Wie läuft ein Coaching üblicherweise ab?

Nazlic: Die meisten Personen kommen mit einem Auftrag aus der eigenen Organisation. Mir geht es zunächst ums Kennenlernen und eine gute Auftragsklärung: Was soll erreicht werden? Welche Ziele bestehen?

Wilde: Teilweise kommt es im Verlauf des Coachings dazu, dass auch Themen angesprochen werden, die anfangs nicht im Fokus standen. Hier hilft der geschützte und vertrauliche Rahmen, auf individuelle Fragen einzugehen. Es handelt sich um einen iterativen Prozess. Teils gibt es auch kleine Aufgaben für den Coachee, um die theoretischen Erkenntnisse gleich in der Praxis umzusetzen.

Nazlic: Coaching kann dabei helfen, Systematik in Probleme zu bringen – wie bei einem Wollknäuel, das kaum zu entwirren scheint. Aus der Außenperspektive ist es manchmal leichter, Lösungsansätze zu finden und erste Schritte zu identifizieren.

Gibt es bestimmte Methoden, die Sie für Ihre Veranstaltungen nutzen?

Wilde: Im Repertoire sind sehr viele Methoden enthalten.

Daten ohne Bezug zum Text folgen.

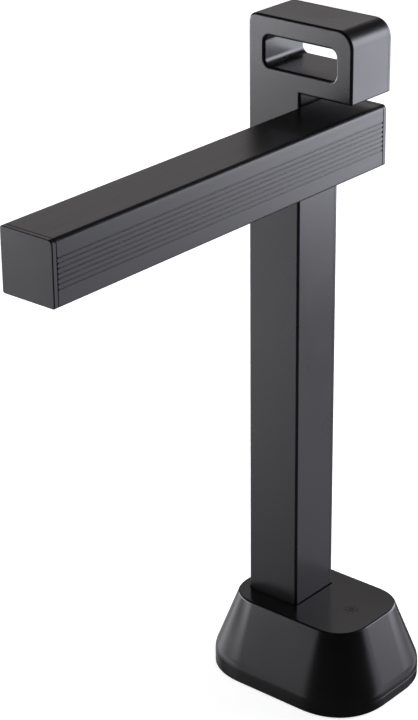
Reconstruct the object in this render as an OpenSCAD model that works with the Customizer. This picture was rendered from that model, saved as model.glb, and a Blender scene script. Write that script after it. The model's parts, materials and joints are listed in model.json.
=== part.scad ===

Ich mache häufig Wertearbeit, beziehe aber auch viele kommunikationspsychologische Aspekte mit ein. Und das Thema Ressourcenarbeit ist mir wichtig: Woher ziehe ich meine Stärke?

Nazlic: Im Kern versuche ich, in Gesprächen zunächst Fragen zu stellen und diffuse Eindrücke und Gefühle greifbar zu machen. Für eine bildhafte Darstellung nutze ich zum Beispiel Bilder oder die Aufstellungsarbeit. Eine vertrauensvolle Beziehung zwischen Coach und Coachee ist einer der drei mächtigsten Wirkfaktoren für ein Coaching. Ich verstehe mich auch als ehrlichen Feedbackgeber. Führungskraft zu sein ist eine anspruchsvolle Rolle: Es geht auch darum, wie man sich leistungsfähig und gesund halten kann.

Wilde: Ähnlich wie Frau Nazlic sehe ich mich als Sparringspartner auf Augenhöhe: Die Führungsrolle macht einsam, weil man in ihr alleine ist. Im geschützten Rahmen biete ich die Möglichkeit zur Reflektion, um zusätzliche Sicherheit zu erlangen.